July is National Blueberry Month, and the price of the little blue nuggets should be at its lowest. In fact, experts recommend that blueberry lovers with lots of freezer space buy and freeze them to enjoy in winter. (Freezing tip: First freeze the berries in one layer in baking pan or rimmed cookie sheet so they don’t stick together; then store in freezer bags.)

But our focus today is on summer and fruit salsa, with this recipe from the Blueberry Council. Use it with tortilla chips or to top grilled fish or chicken. We also like it as a topping for lemon sorbet (without the red onion)!

RECIPE: BLUEBERRY PINEAPPLE SALSA

Ingredients

  • 2 cups fresh blueberries
  • 1 cup finely diced fresh pineapple
  • 1 jalapeño, seeds and membrane removed, minced
  • 2 to 3 tablespoons lime juice, divided
  • 1/2 teaspoon lime zest
  • 3 tablespoons chopped cilantro
  • 1/4 cup diced red onion
  • Salt to taste
  • Preparation

    1. COMBINE the blueberries, pineapple, jalapeño, 2 tablespoons of lime juice, lime zest, cilantro and red onion. Season with salt, taste and add more lime juice as needed.

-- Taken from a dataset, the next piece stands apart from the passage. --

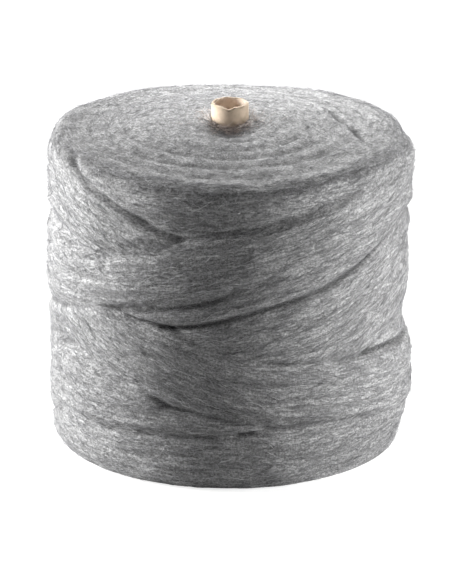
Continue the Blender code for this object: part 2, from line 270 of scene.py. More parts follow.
def section_rows():
    """Each row's radius, height, way out and up, and shares of the wall and of the top."""
    foot, bend = WALL_RADIUS - FOOT_LOSS, math.pi / 2
    rows = [(BORE_RADIUS + (foot - BORE_RADIUS) * share, 0, 0, -1, 0, 0)
            for share in np.linspace(0, 1, UNDER_ROWS + 1)[:-1]]
    rows += [(foot + FOOT_LOSS * math.sin(turn), FOOT_HEIGHT * (1 - math.cos(turn)),
              1, 0, math.sin(turn), 0) for turn in np.linspace(0, bend, FOOT_ROWS + 1)[:-1]]
    rows += [(WALL_RADIUS, height, 1, 0, 1, 0)
             for height in np.linspace(FOOT_HEIGHT, WALL_TOP, WALL_ROWS + 1)[:-1]]
    rows += [(BROW_RADIUS + SHOULDER_LOSS * math.cos(turn),
              WALL_TOP + SHOULDER_HEIGHT * math.sin(turn),
              *(math.cos(turn), math.sin(turn)) * 2)
             for turn in np.linspace(0, bend, SHOULDER_ROWS + 1)[:-1]]
    rows += [(BROW_RADIUS + (BORE_RADIUS - BROW_RADIUS) * share,
              RIM_HEIGHT + CROWN_RISE * smooth_step(share), 0, 1, 0, 1)
             for share in np.linspace(0, 1, TOP_ROWS + 1)]
    rows += [(BORE_RADIUS, (RIM_HEIGHT + CROWN_RISE) * (1 - share), -1, 0, 0, 0)
             for share in np.linspace(0, 1, BORE_ROWS + 2)[1:]]
    return np.array(rows, dtype=float)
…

    2. SERVE with tortilla chips or as an accompaniment to fish or chicken.

    Find more delicious recipes at BlueberryCouncil.org. Check out the savory blueberry pizza!
     
    BLUEBERRY BUYING TIPS

    When you buy fresh blueberries, look for berries that are firm, dry, plump and smooth-skinned, with a silvery white surface bloom. If the bloom is gone, the berries are old.

    If you see juice stains on the bottom of the container of blueberries, the fruit can be bruised. Pick another carton.

    Berry size isn’t an indicator of maturity, but color is: The berries should be deep purple-blue to blue-black. Reddish blueberries aren’t ripe, and won’t ripen after they are picked (but you can use them in cooking).

    Refrigerate fresh blueberries when you get them home, either in their original plastic pack or in a covered bowl or container. Wash the blueberries just before using.

    Don’t buy more than you’ll use, and and eat them within 10 days of purchase (the sooner, the better).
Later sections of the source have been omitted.